この方法は、バーテープを剥がす時に、EVA製のコルクテープは粘着テープで引っ付いているところが途中で切れてしまうことが多くあって、その場合は再利用できないためバーテープの交換が必要です。
こんなトラブルも予想されるため、今回は敢えてリスクのある作業は行わずにブレーキのほうは見送った次第です。
ワイドギアのローギアで2速にギア落ちしていた変速不良
こちらのバイクは、他にも使用上よろしくない現象がみられていて、リア側でローギアのみ変速不良が起こっていました。インナーローの状態にすると、2速に1段落ちてしまう。フロントディレイラー(以下、FD)にも問題が生じていた。
リアのシフトは、走行距離約500kmということで落車もないと聞いていたから大丈夫だと思っていたのに、調整を何度繰り返しても直らない。
最初はFDの調整位置も間違っていて、ローギアにシフトしようとした時にFDのスキッドプレートに思いっきりチェーンが当たってローギアに入らなかったから調整し直したら、ローギアに上がるようにはなったけどギアが落ちてしまう。
もしや、RD側のアウターが短くて、それでケーブルの張りが強くなりすぎてギア落ちにつながっているのかも、と思い、RDはシャドータイプなのに、アウターは10s以下で使われる鋼線タイプが装着されていたから、シャドータイプ専用のアウターに交換して長さを調節したものの、残念、それでも直らない。
これまでの作業で直らなければ、以前もロー側ギアで起こっていたシフト不良の時と同じように、エンドハンガーが歪んでいる可能性が高くハンガーをチェックしてみることにする。
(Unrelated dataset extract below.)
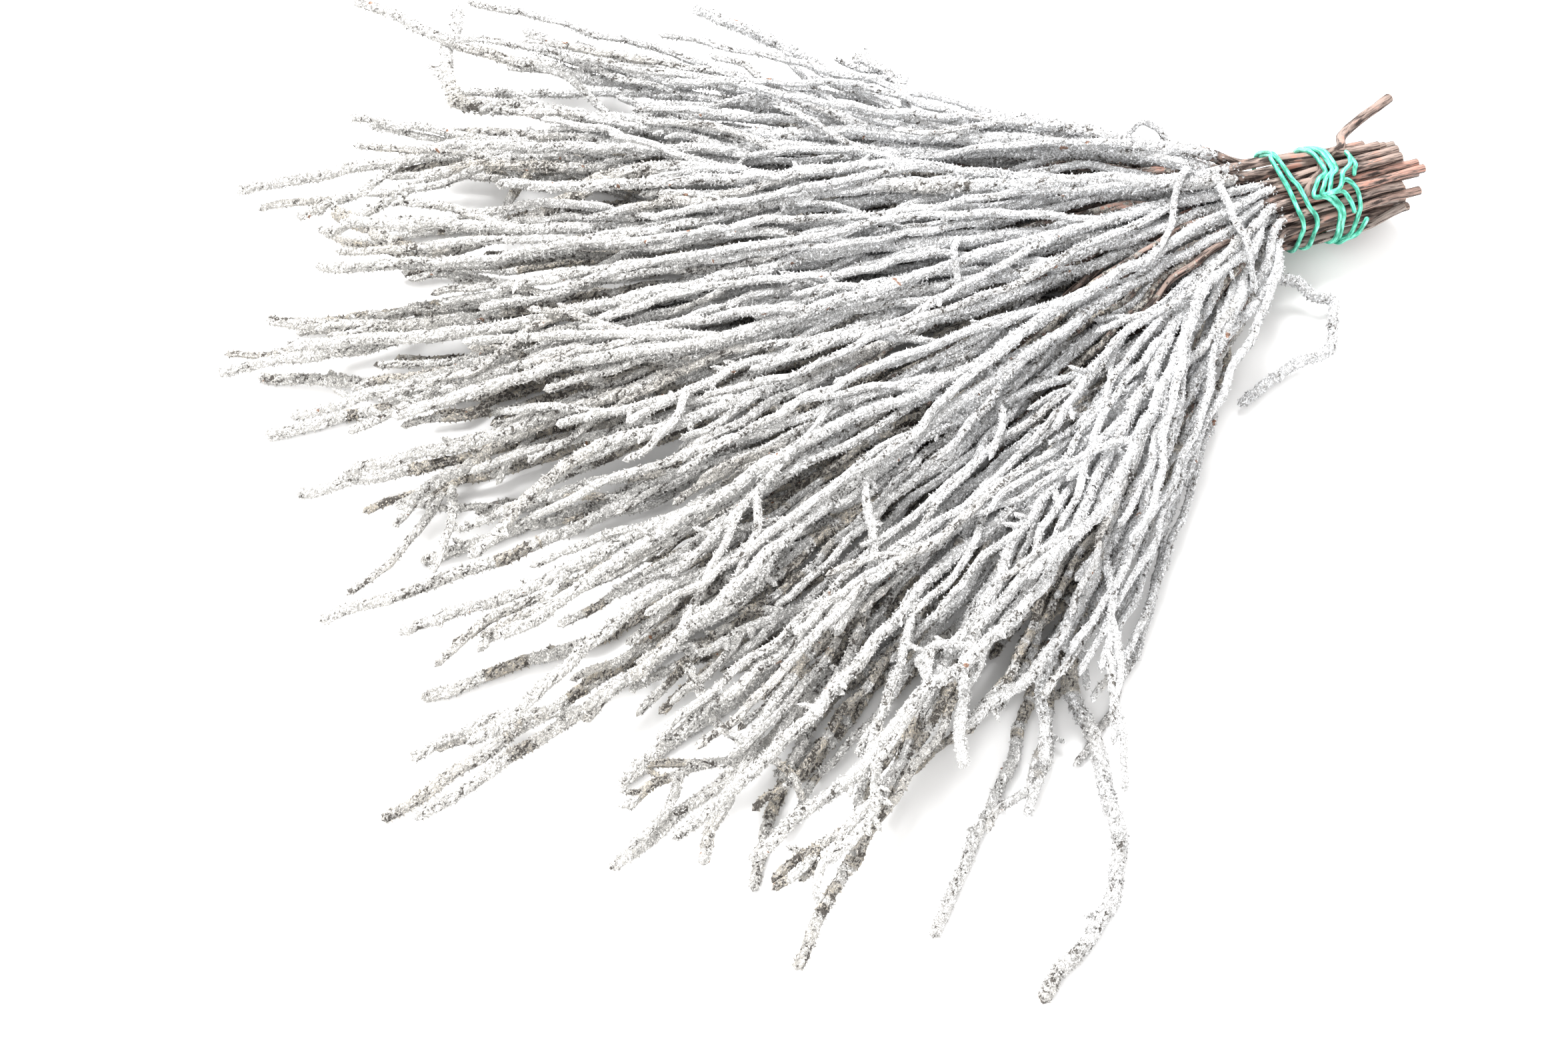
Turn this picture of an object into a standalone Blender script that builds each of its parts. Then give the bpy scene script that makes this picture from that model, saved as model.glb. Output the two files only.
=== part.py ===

ノギスで上下左右の4個所をチェックすると、やっぱり、エンドハンガーに歪みが出ていた。修正した結果、ローギアのシフトトラブルは解消した。後方から見ると、RDのケージは傾き具合が変わっていないように見えるけど、横の歪みは片側5mmあったのが4mm分修正され、フレームセンターに対し左右で±5mmから±1mmとなり、ほぼベストな状況に補正された。
今回の事象は、走行距離は500km未満とまだそれほど乗っていないのにこういう現象が生じたということは、ハンガーの素材が関係しているのかもしれない。修正作業でハンガーが柔らかいように感じた。シフトの不良は以前FUJIに生じていた時と同じく横の歪みが原因だったが、32Tのワイドギアを多用していると負荷が大きく横が歪みやすいのかもしれない。あくまで推測。
あるいは、横は左右で±5mm程度だったら、もっとローギアの歯数が小さければ影響が出ないのかもしれないが、作業中はそんな考えも浮かばず他のギアでは検証していないので詳細は不明。
FUJIの場合は、横は左右で±15mmもあったからローから3枚目くらいまでシフト不良が発生していたけれども、今回はローギアでだけだったので、もしかしたら、ローギアがもっと小さければ発生していなかったのかもしれないなと思いました。また同じようなケースがあったら小さいギアで試してみよう。
縦のほうは、上下で±4mmの歪みだった。縦は先回のFUJIと同じように、弾力が強くて数値は変わらず。ただ、縦の歪みはこのくらいの数値であれば、シフト不良が起こっても通常はインデックス調整で直ると思います。